Vous êtes dans la rubrique > Archives > Le « modèle allemand »

Le « modèle allemand »

Depuis 2004, les jours d’absence pour syndromes d’épuisement professionnel – le burn out – qui, outre-Rhin, sont classés comme maladies ordinaires, ont décuplé, pour représenter 10% des absences au travail.
Le nombre de morts au travail a progressé de 13% en un an. Les maladies professionnelles reconnues ont crû de plus de 20%. Et les accidents du travail ont également progressé de plus de 6%, opérant ainsi une convergence vers le peu glorieux niveau français. Bref, les indicateurs tant physiques que psychosociaux se détériorent nettement.
Les travailleurs allemands font face à une pression productive exceptionnelle. Selon la 5e enquête européenne Eurofound sur les « conditions de travail », réalisée en 2010, et sur « l’évolution des conditions de travail entre 1991 et 2010 », près des ¾ des travailleurs allemands déclarent désormais subir des cadences élevées.
A ce facteur mécanique d’intensification s’ajoutent plusieurs obstacles. Les employeurs allemands ne pourvoient pas les postes, laissant vacants un stock d’environ un million d’emplois.

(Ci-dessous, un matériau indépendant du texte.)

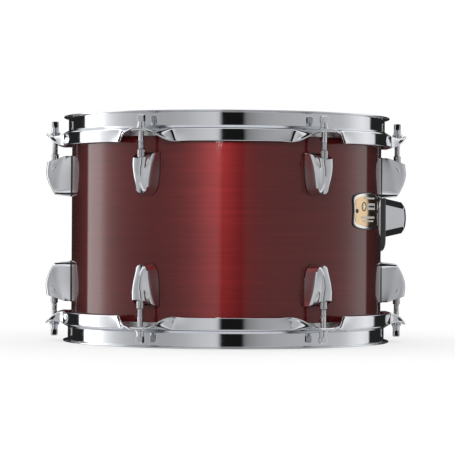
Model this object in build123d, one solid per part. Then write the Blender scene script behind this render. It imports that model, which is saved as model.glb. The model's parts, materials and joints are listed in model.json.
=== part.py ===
from build123d import *
from math import cos, degrees, hypot, pi, radians, sin, sqrt
import os

# A 12 x 8 inch rack tom: a birch shell with two heads, two flanged steel hoops, twelve lugs with
# tension rods, a badge, an air vent and a side mount for a holder rod. Millimetres.
# Z is the drum's axis, with the batter head on top. The origin is the centre of the ring on which
# the bottom hoop stands. Side pieces are drawn on +X above the mid-plane, then turned into place.

# ---- shell ----
SHELL_DIAMETER = 302.0
SHELL_DEPTH = 203.2
SHELL_WALL = 6.0
EDGE_ROUND = 1.5            # round-over outside the bearing edge
RIM_RISE = 7.4              # hoop lip above the bearing edge

# ---- sheet-steel hoops ----
HOOP_SHEET = 1.6
HOOP_CLEARANCE = 1.7        # shell to hoop wall
LIP_WIDTH = 5.5             # turned-out lip, from the wall's inner face
WALL_HEIGHT = 16.5          # lip to ledge
FLANGE_LENGTH = 12.6        # skirt between the ears, tongue at the ears
EAR_HALF = 5.5              # flat part of an ear, along the rim
EAR_BLEND = 28.0            # length over which a tongue folds down into the skirt
LUG_COUNT = 6               # per head

# ---- heads ----
FILM = 0.3
FILM_GAP = 0.05             # film to shell
RING_HEIGHT = 5.0           # aluminium ring that holds the film
RING_GAP = 0.3              # ring to ledge
RING_SIDE_GAP = 0.8         # ring to skirt
RING_GROOVE_HEIGHT = 1.0
RING_GROOVE_DEPTH = 2.2

# ---- tension rods ----
ROD_RADIUS = 2.75
ROD_CIRCLE_OFFSET = 16.5    # shell to rod axis
ROD_LENGTH = 44.7           # under the head
ROD_FLANGE_RADIUS = 4.9
ROD_FLANGE_HEIGHT = 6.0
ROD_FLANGE_TOP_RADIUS = 3.4
ROD_KEY_SIDE = 6.35
ROD_KEY_HEIGHT = 6.3
ROD_HOLE_CLEARANCE = 0.55   # rod to the hole in an ear
RUNNING_CLEARANCE = 0.05    # rod to its insert, pad to its bore
SEAT_GAP = 0.1              # rod flange to washer
WASHER_RADIUS = 4.8
WASHER_THICKNESS = 1.2

# ---- lugs ----
LUG_DROP = 31.1             # bearing edge to the top of a lug
LUG_HEIGHT = 39.6
LUG_NOSE_REACH = 24.2       # shell to the tip of the nose
LUG_BASE_HALF = 10.5
LUG_NOSE_HALF = 7.6
LUG_TOP_SLOPE = 1 / 3       # fall of the top face towards the nose
LUG_FLAT_TOP = 6.5          # level part of the top face, from the shell
GASKET = 1.2
INSERT_WALL = 0.75          # round the rod
INSERT_RISE = 5.3           # above the lug's top face
INSERT_LENGTH = 18.3
SCREW_RADIUS = 1.95
SCREW_HOLE_CLEARANCE = 0.3
SCREW_BITE = 9.0            # into the lug
SCREW_HEAD_RADIUS = 3.9
SCREW_HEAD_HEIGHT = 2.8
SCREW_WASHER_RADIUS = 6.0
SCREW_WASHER_THICKNESS = 1.0
LUG_SCREW_DROPS = (8.0, 26.0)   # below the top of the lug

# ---- side mount ----
MOUNT_ANGLE = 15.0          # round from the lugs on +X
MOUNT_HEIGHT = 12.5         # block centre above the mid-plane
PAD_WIDTH = 50.0
PAD_HEIGHT = 67.0
PAD_THICKNESS = 7.0         # at the middle of its flat face
BLOCK_WIDTH = 40.0
BLOCK_BASE_HEIGHT = 40.0
BLOCK_TIP_HEIGHT = 31.0
BLOCK_REACH = 24.0
BLOCK_CHAMFER = 7.0         # along the sloped top and bottom faces
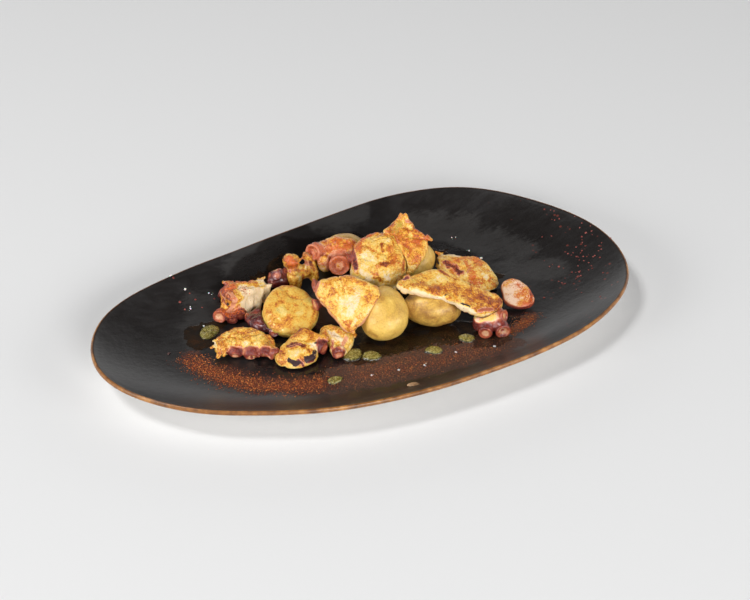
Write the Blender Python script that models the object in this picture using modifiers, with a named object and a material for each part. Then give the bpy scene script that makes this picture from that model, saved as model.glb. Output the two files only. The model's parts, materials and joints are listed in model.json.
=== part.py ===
"""Seared octopus and baby potatoes on an oval coupe plate. Metres, +Z up.

The origin is on the table under the middle of the plate, and +X runs along its length. Lengths below
are in millimetres and angles in degrees. A piece of food is turned by (heading, tilt, lean): heading
turns it about +Z, tilt raises its far edge and lean lowers its +X end.
"""

import math

import bmesh
import bpy
from mathutils import Euler, Matrix, Vector

MM = 0.001
CONTACT_GAP = 0.4

# Plate: distance from its middle to its rim, counter-clockwise from +X in equal steps.
RIM_REACH = (
    187, 175, 160.5, 134, 111, 100.5, 101, 111.5, 137.5, 176,
    186, 165, 137.5, 120.5, 110.5, 108, 113, 128.5, 155, 182,
)
PLATE_STEPS = 60
PLATE_HEIGHT = 24.0
FLOOR_HEIGHT = 6.5
FOOT_HEIGHT = 2.0
WALL = 4.5
TURNED_RADIUS = 150.0
WELL_RADIUS = 0.68 * TURNED_RADIUS
FOOT_RADIUS = 0.60 * TURNED_RADIUS
FOOT_WIDTH = 5.0
LIP_RADIUS = TURNED_RADIUS - 2 * WALL

# Food meshes: segments round a piece and rings from its top to its underside.
SLAB_SEGMENTS = 20
SLAB_RINGS = 7
POTATO_SEGMENTS = 20
POTATO_RINGS = 9
KNOB_SEGMENTS = 12
KNOB_RINGS = 7
SUCKER_SEGMENTS = 8
SUCKER_RINGS = 6

# Surface colours, with roughness.
GLAZE = ((0.020, 0.018, 0.018), 0.35)
POTATO_SKIN = ((0.62, 0.42, 0.12), 0.35)
POTATO_FLESH = ((0.78, 0.56, 0.16), 0.45)
SEARED_FLESH = ((0.74, 0.42, 0.14), 0.45)
PAPRIKA_FLESH = ((0.66, 0.24, 0.09), 0.45)
SUCKER_SKIN = ((0.24, 0.07, 0.09), 0.35)


def clear_scene():
    for item in list(bpy.data.objects):
        bpy.data.objects.remove(item, do_unlink=True)


def new_collection(name):
    collection = bpy.data.collections.new(name)
    bpy.context.scene.collection.children.link(collection)
    return collection


def material(name, colour, roughness):
    surface = bpy.data.materials.new(name)
    surface.use_nodes = True
    shader = surface.node_tree.nodes["Principled BSDF"]
    shader.inputs["Base Color"].default_value = (*colour, 1.0)
    shader.inputs["Roughness"].default_value = roughness
    shader.inputs["Metallic"].default_value = 0.0
    return surface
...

Cette insuffisance d’effectifs accroît la pression sur le devenir individuel de chaque salarié. Les réformes Hartz-Schröder, tant vantées par nombre de patrons français et une partie des économistes depuis leur tour d’ivoire, ont généré en quelques années précarité et pauvreté laborieuses ; certes, ces mesures ne touchent qu’une (grosse) minorité des travailleurs, mais elles engendrent une peur massive malgré le déclin du chômage... La peur de la dégradation sociale en cas de perte d’emploi a gagné l’Allemagne.
L’insatisfaction salariale, le sentiment d’être insuffisamment payé pour le travail effectué, atteint en 2010 un quart des travailleurs allemands – la moitié chez les précaires -, contre 16% en 2005, se rapprochant ainsi dangereusement des niveaux français. Loin de tout déterminisme culturel, travailleurs allemands et français se sentent dans une même galère.
Philippe Askenazy, « Le climat social se dégrade en Allemagne », Le Monde, 11 avril. Extraits.